First, he introduced a new currency, the Reichsmark, to replace the worthless mark. Second, to prevent the Reichsmark from becoming worthless, he aggressively cut government spending. He eliminated the government employees’ perk of having their salaries prepaid. He began giving them weekly paychecks, so they would suffer from inflation like everybody else, if it returned. They bitterly protested that the practice would jeopardize the stability of the government. Next, national government payrolls were cut, by 396,838 employees, almost 25 percent.
At the bloated nationalized railroads, payrolls were cut more than half, from 576,083 to 186,658. The government-run health-care system was cut back, too. There were howls of protest, but people had lived through the consequences of runaway government spending. They couldn’t afford it anymore. The government-run social security program couldn’t be saved, because inflation had made social security funds worthless. Retired people, widows, and the disabled who needed help were given relief, and that was it.
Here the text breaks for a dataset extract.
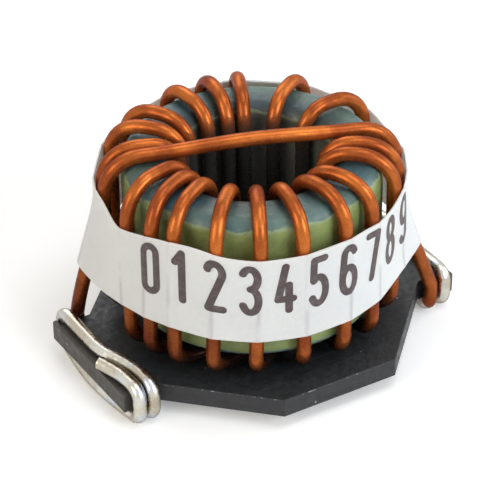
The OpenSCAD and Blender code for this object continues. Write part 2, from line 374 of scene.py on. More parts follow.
@dataclass(frozen=True)
class TinnedWire:
    """Dipped solder over bare copper, bright and a little uneven."""

    bright: Point = (0.64, 0.625, 0.57)
    warm: Point = (0.46, 0.41, 0.325)
    cool: Point = (0.50, 0.54, 0.62)
    rim: Point = (0.55, 0.52, 0.47)
    rough: Span = (0.20, 0.38)
    patches: Grain = Grain(430.0, 4.0, 0.55, 0.35, 0.7)
    tints: Grain = Grain(610.0, 2.0, 0.5, 0.52, 0.66)
    fine: Grain = Grain(2600.0, 3.0, 0.6, 0.25, 0.75)
    lumps: Grain = Grain(700.0, 2.0)
    tint_stretch: Point = (1.0, 1.0, 1.6)
    tint_turn: float = 40.0
    fine_share: float = 0.15
    depth: float = 0.09

    def make(self) -> bpy.types.Material:
        """Builds the material.

        Returns:
            The material.
        """
        s = Shader("tinned_wire")
        solder = s.blend(s.grain(self.patches), self.warm, self.bright)
        tints = s.grain(self.tints, coords=s.stretched(self.tint_stretch, self.tint_turn))
        s.feed("Base Color", s.blend(tints, solder, self.cool))
        s.feed("Roughness", s.grain(self.fine, *self.rough))
        s.put(Metallic=1.0, Specular_Tint=(*self.rim, 1.0))
        s.bump(s.calc("ADD", s.noise(self.lumps), s.times(s.noise(self.fine), self.fine_share)), self.depth)
        return s.material


@dataclass(frozen=True)
class CoatedCore:
    """Two-tone coating: blue-green on the faces, olive green round the walls, with painted shade near the
    hole, in it and along the bottom.
    """

    face: Point = (0.084, 0.150, 0.142)
    face_pale: Point = (0.140, 0.215, 0.182)
    face_blue: Point = (0.060, 0.135, 0.190)
    wall: Point = (0.300, 0.380, 0.130)
    wall_deep: Point = (0.215, 0.265, 0.095)
    lap: Point = (0.33, 0.42, 0.24)
    # Painted shade: the faces darken to this towards the hole
    inner: Point = (0.030, 0.044, 0.044)
    # Painted shade: the wall of the hole darkens to this
    hole_wall_shade: Point = (0.085, 0.105, 0.062)
    # Painted shade: dark grey-green along the bottom and deep in the hole
    painted_shade: Point = (0.185, 0.200, 0.180)
    rough: Span = (0.36, 0.55)
    waves: Grain = Grain(330.0, 4.0, 0.65)
    face_patches: Grain = Grain(620.0, 5.0, 0.65, 0.35, 0.72)
    wall_patches: Grain = Grain(620.0, 5.0, 0.65, 0.3, 0.7)
    blue_patches: Grain = Grain(190.0, 2.0, 0.5, 0.46, 0.66)
    fine: Grain = Grain(2400.0, 4.0, 0.6)
    lumps: Grain = Grain(900.0)
    depth: float = 0.08
    bottom: float = 4.39
    top: float = 16.89
    band: float = 0.75
    wave: float = 1.6
    lap_edge: Span = (-0.16, 0.22)
    lap_share: float = 2.6
    blue_share: float = 0.8
    # Strength of the painted shade on the faces at the hole
    face_shade_share: float = 0.85
    under_share: float = 0.85
    fine_share: float = 0.4
    # Heights over the bottom over which the painted shade fades
    under_z: Span = (0.1, 0.7)
    # Distances over which the painted shade fades on the faces and on the hole's wall
    face_r: Span = (6.3, 9.0)
    wall_r: Span = (6.6, 7.6)
    # Heights of the painted shade in the hole
    hole_z: Span = (14.2, 17.3)

    def make(self) -> bpy.types.Material:
        """Builds the material.

        Returns:
            The material.
        """
        s = Shader("coated_core")
        reach = (self.top - self.bottom) / 2 - self.band
        wavy = s.times(s.calc("SUBTRACT", s.noise(self.waves), 0.5), self.wave * MM)
        height = s.calc("ADD", s.off(s.z, (self.top + self.bottom) / 2), wavy)
        on_face = s.fade(height, (reach + self.lap_edge[0], reach + self.lap_edge[1]), 0.0, 1.0)
        face = s.blend(s.grain(self.face_patches), self.face, self.face_pale)
        face = s.blend(s.grain(self.blue_patches, 0.0, self.blue_share), face, self.face_blue)
        # Painted shade on the faces near the hole
        face = s.blend(s.fade(s.r, self.face_r, self.face_shade_share), face, self.inner)
        wall = s.blend(s.grain(self.wall_patches), self.wall_deep, self.wall)
        # Painted shade on the hole's wall
        wall = s.blend(s.fade(s.r, self.wall_r), wall, self.hole_wall_shade)
        lap = s.times(s.times(on_face, s.calc("SUBTRACT", 1.0, on_face)), self.lap_share)
        coat = s.blend(lap, s.blend(on_face, wall, face), self.lap)
        # Painted shade along the bottom and deep in the hole
        under_z = (self.bottom + self.under_z[0], self.bottom + self.under_z[1])
        under = s.fade(s.z, under_z, self.under_share)
        s.feed("Base Color", s.blend(s.calc("MAXIMUM", under, s.sheltered(self.hole_z)), coat, self.painted_shade))
        s.feed("Roughness", s.grain(self.fine, *self.rough))
        s.put(Metallic=0.0, Specular_IOR_Level=0.35, Coat_Weight=0.12, Coat_Roughness=0.3)
        s.bump(s.calc("ADD", s.noise(self.lumps), s.times(s.noise(self.fine), self.fine_share)), self.depth)
        return s.material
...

Since the United States is a mighty superpower, many Americans probably continue to believe that what happened to Germany can never happen to them. But runaway inflation is driven by runaway spending financed by money-printing, and the spending can be on all sorts of things, not just reparations. Today federal spending on entitlements is skyrocketing, and in 2009 entitlements consumed all federal tax revenue, which meant, in effect, that the United States had to go deeper in debt to cover other costs such as national defense and interest on existing debt. By any standard, the U.S. government is financially stressed out. Since the United States intervenes in the affairs of other countries more than anyone else, it is likely to become embroiled in future wars, perhaps in addition to the two wars that have dragged on in Iraq and Afghanistan. During each of the biggest wars the United States has been involved with (the Civil War, World War I, and World War II), federal spending soared about tenfold. Something like that would certainly qualify as an external shock. Clearly, the risk of a U.S. inflation catastrophe is going up.